Many versions, one song

Many versions, one song

Te doy miedo, ¿no?

I scare you, don't I ?

The days of "The Song" might be over. Or, to be more precise, the days of "the one version of the song" might be over.

Let's recall: since the invention of the industrial pop and rock music business in the 1950s and 1960s, it was all about "the new release." As an artist, you had to have an album out there at least every year and singles out there, let's say every three months. Your label would orchestrate the marketing around "the album" and a sequence of "the single." The song was the one quantity, packaged item of commerce in the music industry.

That whole setup is seriously challenged with the emergence of generic artificial AI systems. For several reasons:

1. The marginal costs of producing a tailored version of a song for a particular market are shrinking. Generative AI makes it possibel to localize a "A Song" into a manifold of genres, moods, markets, and tastes.

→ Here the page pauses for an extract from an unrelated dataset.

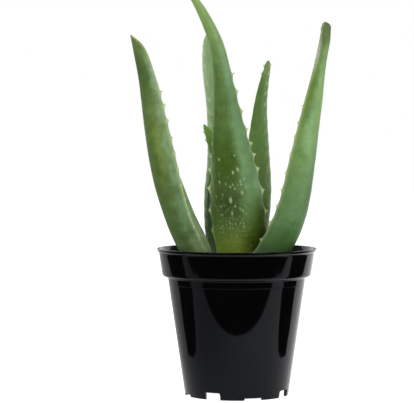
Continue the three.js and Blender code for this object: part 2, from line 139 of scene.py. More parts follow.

2. Generic AI music platforms are offering "Make your own cover version" directly to the consumer. If so inclined, the consumer may not even rely on the artist anymore. He or she may cut his own song version based on the AI libraries.

3. For the artist himself, it is a very tempting opportunity to explore the manifold of versions that a particular song idea may breed. And that is one of my artistic methods: I run a core song idea through several artificial intelligence systems. Picking different styles, different musical cultures, and cultural contexts. In this manifold of possibilities, you will discover interpretations that you never thought about. It is as if the AI system would unravel the unconscious web of ideas and associations any idea rests on.

Te doy miedo, ¿no? Ich mach Dir Angst, nicht wahr ? I scare you, don't I ?

This week's version places the original text in a Latin and more specific Mexican context. While I was working on the music, I was unsure of which way to turn: the more Spanish-influenced Mariachi tradition or the Caribbean Cumbia tradition. Both meet in Mexico. As it turns out, the rhythm of my version leans more to the Spanish flamenco tradition and not towards the polyrhythmic cumbia. So, I gave it some mariachi flavor, with the typical guitarrero as a cherry on top.

While working on this version, I noticed that my text itself has some association with the poetry of 20th-century Latin American surrealist/existential authors like César Vallejo (Peru, 1892–1938) and Pablo Neruda (Chile, 1904–1973). I have been a big Neruda fan since my student years. As often, I had long forgotten this connection, and the AI system reminded me of my unconscious borrowings.